A wireless service provider has agreed to drop its lawsuit against Los Angeles County over proposed wireless antennas in Hacienda Heights under one condition — that the county approve a permit that residents have vehemently opposed for almost four years.
Cell phone company T-Mobile West wants to mount wireless antennas to an existing 151-foot Southern California Edison hilltop tower between South Frame Avenue and South Holmes Circle to improve reception in the area.
“Cellular companies don’t belong in neighborhoods,” said 34-year Hacienda Heights resident Cheryl Sewards. “Right now in our little community, we’re going to have three cellular companies in the area … that are not even a block away from each other.

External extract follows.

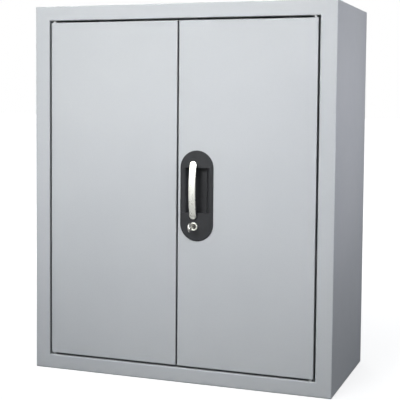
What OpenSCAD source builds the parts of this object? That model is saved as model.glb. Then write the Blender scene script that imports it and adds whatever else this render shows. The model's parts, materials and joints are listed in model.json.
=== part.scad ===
// Steel tool cabinet with two flush doors, a bow handle in a moulded finger recess and a key lock.
// The lock's pinion drives two racks, whose rods hold the right door at the top and the bottom,
// and its swing bolt holds the left door. The origin is the centre of the face it stands on,
// the doors face -Y, and +Z is up.

/* [Cabinet] */
// Outside width of the cabinet
cab_w = 672; // [600:1:760]
// Outside height of the cabinet
cab_h = 800; // [740:5:900]
// Outside depth of the cabinet
cab_d = 310; // [270:5:380]
// Thickness of the body's sheet
body_sheet = 1.5; // [1.2:0.1:1.8]
// Outside radius of the body's folds
body_fold = 2.5; // [2.2:0.1:3]
// Width of the frame's upright borders
side_border = 34.5; // [31:0.5:40]
// Height of the frame's top and bottom borders
rail_border = 31.5; // [29:0.5:38]
// Depth that the frame turns back beside the doors
frame_return = 20; // [18:0.5:21]
// Width of the lip that stiffens the frame's inner edge
frame_lip = 9; // [6:0.5:12]
// Width of the flange that carries the back sheet
rear_flange = 16; // [12:1:22]
// Thickness of the back sheet
back_sheet = 1.2; // [0.8:0.1:1.6]
// Distance between the wall fixing holes along the width
wall_hole_span = 560; // [500:10:590]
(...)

“Our neighborhood is (saying), ‘We don’t want it, we don’t need it,’ and it doesn’t make any difference,” added Sewards, whose home is 100 feet from the proposed antenna site.
Residents have faced an uphill battle over the proposed project since July 2007.
Between September 2008 and February 2009, the permit was approved twice by county officials and appealed both times by dozens of residents, including 13-year resident John Chen.
“Our residents and community are really, really concerned about health problems,” said Chen, president of the Broadmoor Monaco Crest Homeowners Association, a coalition of residents who live in the area where the company is proposing to mount the antennas.
“Most people don’t like how close their homes are to the antenna, and it is not necessary,” Chen said, adding that the antenna would destroy the native habitat and reduce property values.